Material and methods: This is a case-control study which consisted of 100 individuals (mean age: 41.25 ±9.09; 50 men and 50 women), classified into two groups, as follows. Group I (G-I) consisted of 50 patients who underwent surgery for symptomatic LDH, while group II (G-II) consisted of 50 patients with nonspecific complaints of a headache, but with no previous history of back and/or leg pain, recruited among patients admitted to the outpatient clinic at the time of the study, and whose age and sex were matched to the study group. Total cholesterol (TC), triglyceride (TG), low-density lipoprotein cholesterol (LDL-C), high-density lipoprotein cholesterol (HDL-C), fasting blood glucose, and hemoglobin A1c levels were measured. The TC/HDL-C ratio was calculated. Blood pressure, waist circumference, body mass index, and the history of smoking were included in the analysis.
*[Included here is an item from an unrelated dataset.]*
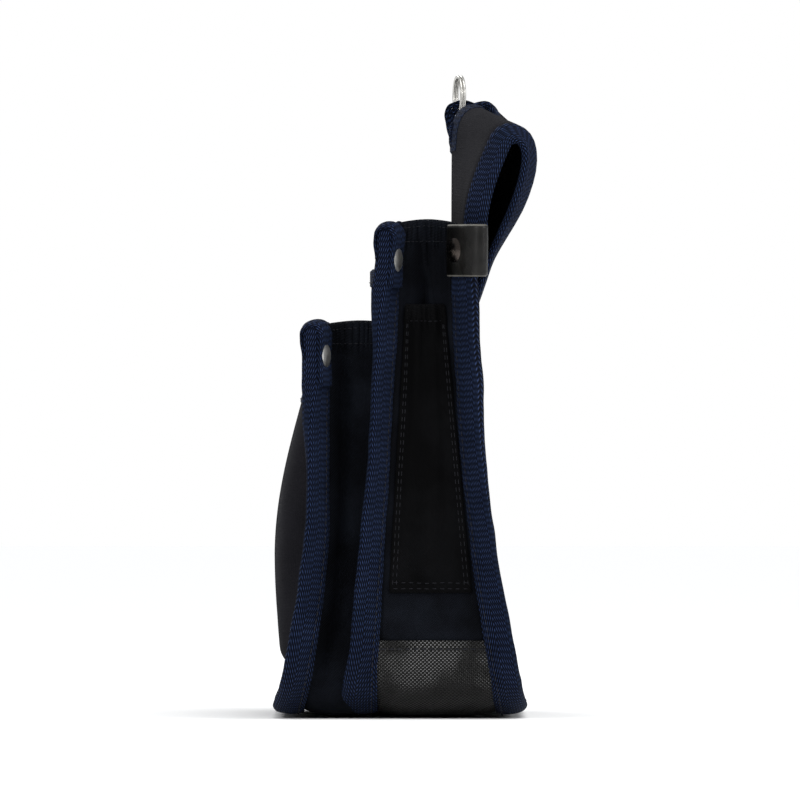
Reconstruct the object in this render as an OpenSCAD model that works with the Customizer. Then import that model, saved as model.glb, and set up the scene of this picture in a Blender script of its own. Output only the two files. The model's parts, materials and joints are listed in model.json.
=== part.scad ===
// Electrician's two-tier belt pouch in canvas, tape and leather.
// X is the width, the front faces -Y, the belt side faces +Y and Z is up.
// The origin is at the middle of the footprint, on the surface the pouch stands on.

/* [Bag] */
// Width between the outer faces of the side walls
bag_w = 204; // [180:1:230]
// Height of the main compartment's mouth
main_h = 248; // [235:1:260]
// Height of the front compartment's mouth
front_h = 197; // [180:1:205]
// Radius of the bag's rounded bottom corners
corner_r = 40; // [30:1:50]
// Thickness of a canvas panel
panel_t = 2.4; // [1.8:0.1:3]
// Thickness of a side wall
wall_t = 1.6; // [1.2:0.1:2]

/* [Depth] */
// Depth position of the rear panel at the mouth
rear_y = 25.2; // [23:0.1:27]
// How far the rear panel runs back at its foot
rear_spread = 23.4; // [18:0.1:26]
// Depth position of the middle panel at the mouth
middle_y = -3; // [-5:0.5:0]
// How far the middle panel runs forward at its foot
middle_spread = 12.5; // [8:0.5:14]
// Depth position of the front panel at the mouth
front_y = -39.8; // [-42:0.1:-38]
// How far the front panel runs forward at its foot
front_spread = 14.1; // [8:0.1:15]

/* [Binding tape] */
// Width of a folded tape from the seam to its edge
tape_w = 14; // [12:0.5:15]
// Thickness of a folded tape with the seam inside it
tape_t = 4.6; // [4:0.1:5]
// Lean of the seams at the mouth, from straight sideways
lean_mouth = 36; // [20:1:40]
// Lean of the seams at the foot, from straight down
lean_foot = 85; // [80:1:88]

/* [Belt flap] */
// Height of the flap's top edge between the loops
flap_top = 290; // [286:1:292]
// Half of the flap's width at the inner edge of its side tapes
flap_half = 88; // [80:1:92]
// Half of the gap between the two belt loops
notch_half = 20; // [18:1:26]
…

Results: The mean values of the TC, TG, LDL-C, HDL-C levels and TC/HDL-C ratio were 198.38, 132.76, 131.9, 40.38 mg/dl and 5.09, respectively. No statistically significant relationship between the blood lipid profile and LDH was identified in this population.
Conclusions: Blood lipid levels in this young adult Turkish population did not predict LDH, and may not be a leading cause of IVD ischemia and IVD degeneration.